Q&A with
Lt. Col. Sarah M. Whitten

Sarah Whitten

Lt. Col. Sarah M. Whitten is the first woman to chair Furman’s Department of Military Science and serve as the head of the university’s ROTC.


Staff Report

Lt. Col. Sarah M. Whitten came to Furman in 2021 after serving as the J3 director of operations for the Joint Communications Support Element at MacDill Air Force Base in Tampa, Florida, where she oversaw global communications in support to Combatant Command requirements.


Do you feel any sense of historical significance?

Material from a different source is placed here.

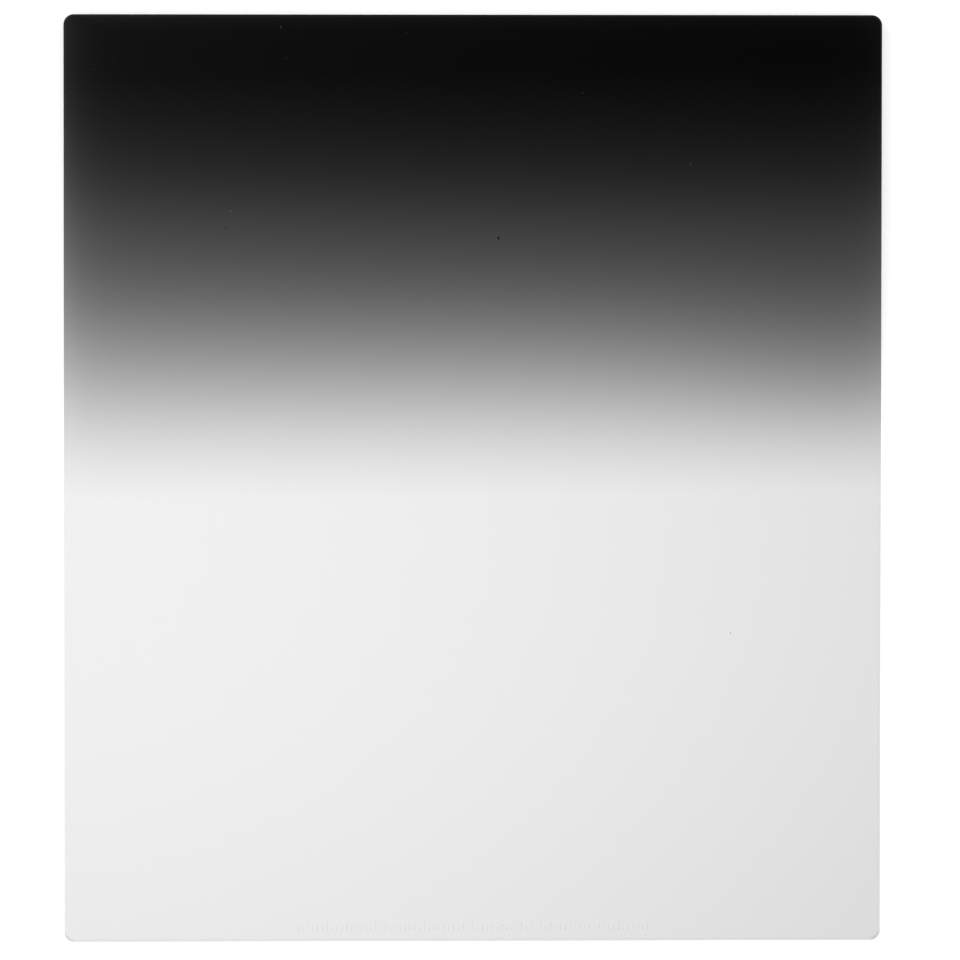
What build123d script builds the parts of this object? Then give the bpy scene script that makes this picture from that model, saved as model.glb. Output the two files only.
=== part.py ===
from build123d import *
import os

# Slot-in graduated camera filter, one plate of cast optical resin, in millimetres.
# It lies on its back face, with the origin at the middle of that face. +Z points out
# of the front face, +X runs across the width, and +Y runs along the height, towards
# the end that is dyed dark.

# Outline, seen from the front
filter_width = 84.0  # sets the fit between the floors of the holder's two slots
filter_height = 95.25
corner_radius = 1.05  # lets the plate start easily into the slots

# Section
plate_thickness = 2.0  # sets the fit in the slots' gap
edge_break = 0.2  # bevel ground at 45 degrees along both faces

# The plate, with its bevel running unbroken along the sides and round the corners
with BuildPart() as filter_plate:
    with BuildSketch(Plane.XY):
        RectangleRounded(filter_width, filter_height, corner_radius)
    extrude(amount=plate_thickness)
    face_outlines = filter_plate.faces().filter_by(Axis.Z).edges()
    chamfer(face_outlines, edge_break)

filter_plate.part.label = "filter_plate"

os.makedirs("parts", exist_ok=True)
export_step(filter_plate.part, "parts/filter_plate.step")
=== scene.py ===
import math
import random

import bmesh
import bpy
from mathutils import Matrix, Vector
from mathutils.geometry import delaunay_2d_cdt


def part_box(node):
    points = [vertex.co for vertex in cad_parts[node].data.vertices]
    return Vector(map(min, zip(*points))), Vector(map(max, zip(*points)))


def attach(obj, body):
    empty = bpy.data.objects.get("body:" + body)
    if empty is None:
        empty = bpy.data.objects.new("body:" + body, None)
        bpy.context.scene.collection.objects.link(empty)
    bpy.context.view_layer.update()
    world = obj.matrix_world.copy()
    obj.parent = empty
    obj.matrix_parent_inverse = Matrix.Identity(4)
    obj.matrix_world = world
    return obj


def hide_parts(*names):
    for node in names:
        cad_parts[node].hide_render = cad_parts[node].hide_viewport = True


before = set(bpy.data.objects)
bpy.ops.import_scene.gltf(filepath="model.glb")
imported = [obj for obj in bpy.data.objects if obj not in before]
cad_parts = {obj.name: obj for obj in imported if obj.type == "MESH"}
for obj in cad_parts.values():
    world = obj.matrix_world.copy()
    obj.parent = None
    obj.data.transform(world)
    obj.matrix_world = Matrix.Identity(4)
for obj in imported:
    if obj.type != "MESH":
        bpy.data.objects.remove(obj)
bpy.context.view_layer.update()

NODE = "filter_plate"
BODY = "root"
MM = 0.001

# The plate. Its outside comes from the CAD node, and the other sizes repeat the CAD source
LOW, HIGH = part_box(NODE)
HALF_WIDTH = (HIGH.x - LOW.x) / 2
HALF_HEIGHT = (HIGH.y - LOW.y) / 2
THICKNESS = HIGH.z - LOW.z
CORNER_RADIUS = 1.05 * MM
EDGE_BREAK = 0.2 * MM
ARRIS_RADIUS = 0.06 * MM  # how far grinding has rounded the bevel's own edges
ARRIS_STEPS = 2
ARC_STEPS = 16
WALL_LEAN = 20  # rim faces that lean less than this many degrees belong to the walls

# The engraved scale along the clear end, with a longer tick at each millimetre and at each fifth
TICK_PITCH = 0.5 * MM
TICKS_EACH_SIDE = 36
TICKS_PER_MILLIMETRE = 2
TICKS_PER_FIVE = 10
TICK_FOOT = 1.1 * MM  # from the plate's lower edge to the foot of each tick
SHORT_TICK = 0.45 * MM
MILLIMETRE_TICK = 0.7 * MM
FIVE_TICK = 1.0 * MM
TICK_WIDTH = 0.09 * MM
TICK_DEPTH = 0.03 * MM

# The dye, as optical density. Its lengths are in millimetres from the plate's middle
DYE_LINE = -1.9  # where the grey begins, just below the middle
DYE_TILT = 0.0127  # how much that line climbs towards the right
DYE_START = 0.0128  # the density that each millimetre adds at first
DYE_SLOPE = 0.0558  # how much more than that each adds in the end
DYE_TOE = 18.82  # how far up half of that slope is reached
DYE_BEND = 2.693  # how sharply the slope comes up there
DYE_LIMIT = 2.534  # the most that the resin takes up
STREAK_SPREAD = 0.006  # unevenness that the surface of the dye bath leaves
STREAK_WAVES = (0.02, 0.5, 0.02)  # for each millimetre along x, y and z, as all waves here

# It took better by the right edge and worse in a faint band. Each pair is a middle and a reach
PATCH_GAIN = 0.241  # the share of density that the patch adds at its middle
PATCH_ACROSS = (40.87, 20.06)
PATCH_ALONG = (7.64, 11.68)
BAND_GAIN = -0.036
BAND_ALONG = (26.32, 4.44)

# Less of it took along three edges. Each pair is the share lost at the edge, and its reach
LEFT_LOSS = (0.2105, 2.12)
LEFT_DRIFT = (0.1734, 49.15)
RIGHT_LOSS = (0.131, 1.72)
TOP_LOSS = (0.1595, 0.87)

# What the resin does with light
CLEAR_SHARE = 0.985  # what undyed resin lets through, apart from its reflections
RESIN_IOR = 1.498
GROUND_IOR = 1.3  # grinding softens the step from air to resin

# The polished faces, with a haze from handling that adds to their roughness
POLISH_ROUGHNESS = 0.01
HAZE_GAIN = 0.12
HAZE_FROM = 0.45  # the level of its noise where it begins
HAZE_WAVES = (0.06, 0.04, 0.06)
HAZE_DETAIL = 5.0

# The ground rim is clear only in part: its skin scatters the rest of the light and looks milky
BEVEL_CLEARNESS = 0.8
BEVEL_ROUGHNESS = 0.4
BEVEL_VEIL = 0.94  # what its skin leaves of the light that comes from inside
BEVEL_SPREAD = 0.1  # unevenness of what it lets through
BEVEL_WAVES = (1.5, 1.5, 1.5)
BEVEL_BUMPS = (0.5, 0.5, 4.0)
BEVEL_BUMP_DEPTH = 0.003 * MM
WALL_CLEARNESS = 0.5
WALL_ROUGHNESS = 0.55
WALL_VEIL = 0.85
WALL_SPREAD = 0.2
WALL_WAVES = (0.3, 0.3, 3.0)
WALL_BUMPS = (0.3, 0.3, 4.0)
WALL_BUMP_DEPTH = 0.006 * MM
FROM_INSIDE = ("Shadow", "Transmission")  # light paths that cross the rim unbent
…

SW: “To be honest, I didn’t really think about the whole ‘first female’ thing until after I arrived at Furman. In my almost 16-year career in the Army, I have been the first female in several of my key assignments and it was never treated as anything outside of normal progression. It wasn’t until I got on campus and met with some of our female cadets during my first couple of weeks that I realized how much representation matters as they start their journey of service. They shared with me that they had been looking forward to having a female professor of military science who understood their unique challenges and would provide a different perspective. I realized that I had an even deeper purpose than I previously realized.”


What do you think draws students to Furman’s military science and ROTC offerings?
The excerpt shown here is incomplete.